Dr Waldron will then turn attention to the Irish artists who travelled to the area in search of a new aesthetic. Looking at our National Collection through the Crawford Art Gallery’s magnificent holdings, Dr Waldron will explore the ways in which Irish artists have responded to Brittany’s culture, landscape, and emerging artistic styles.

 

The talk will conclude with a tour of the present exhibition Cork/Brittany ‘MARITIME’ in TRISKEL SAMPLE Project Space, which represents a culmination of an artistic residential exchange, supported by Brittany Ferries, between two members of Sample-Studios in Cork and two French artists based in Brittany. The exhibition stands as a renewed and absorbing testament to the historic artistic ties between Ireland and Brittany.  

 

In partnership with Sample-Studios and Triskel Arts Centre.

 

Images:

(top) William Gerard Barry, Time Flies (1887), Collection Crawford Art Gallery

(bottom) Rebecca Bradley, Dream Upon Waking (2024), © Rebecca Bradley

The Ideal Body in

Ancient Greece & Rome

Art History Reframed: Autumn Lecture Series

Tues 17 Sept, 11am - 1pm

€25 for individual lectures. Get 20% when you purchase all 6 lectures


Art Historian Dr Matthew Whyte offers a new lecture series, which takes the audience on an art-filled journey through the often beautiful, sometimes scandalous, and always fascinating moments in the development of Western civilisation. See series info »

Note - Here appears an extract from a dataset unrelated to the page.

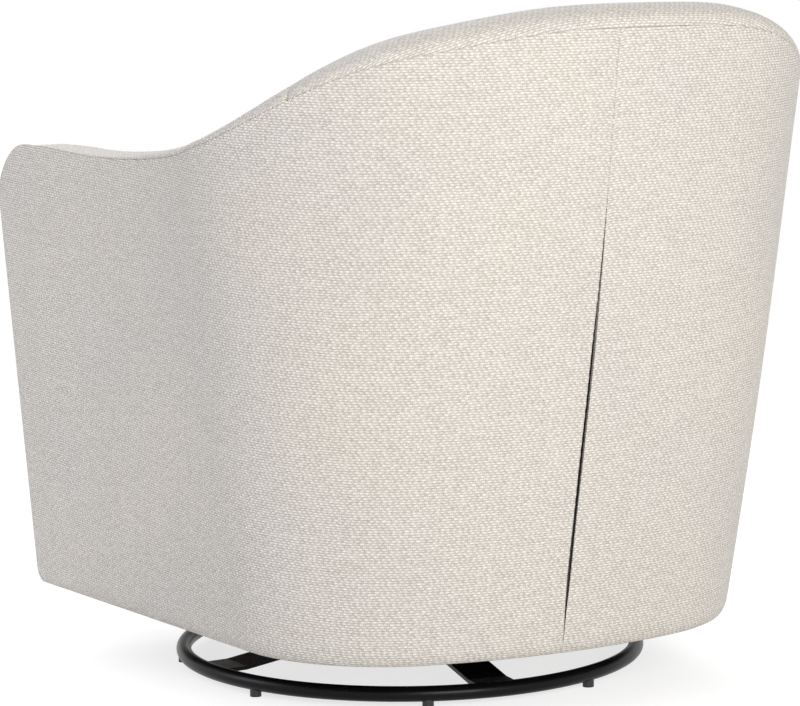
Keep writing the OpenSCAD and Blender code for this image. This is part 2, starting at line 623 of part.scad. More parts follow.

1. The Ideal Body in Ancient Greece & Rome

We begin with Greece, exploring how the writings of Homer, Plato, and Aristotle produced a fascination with the concept of the ideal human. Though remote in time, the Ancient Greeks shared with contemporary culture the preoccupation with what it means to be beautiful. Moving on to Ancient Rome, we explore how a state founded on the liberal values of Republican democracy suddenly found itself in the grips of individuals who used art to make themselves into gods – the Caesars of Imperial Rome. This week, we explore the human form, discussing how it can equally represent beauty, liberalism, power, and corruption.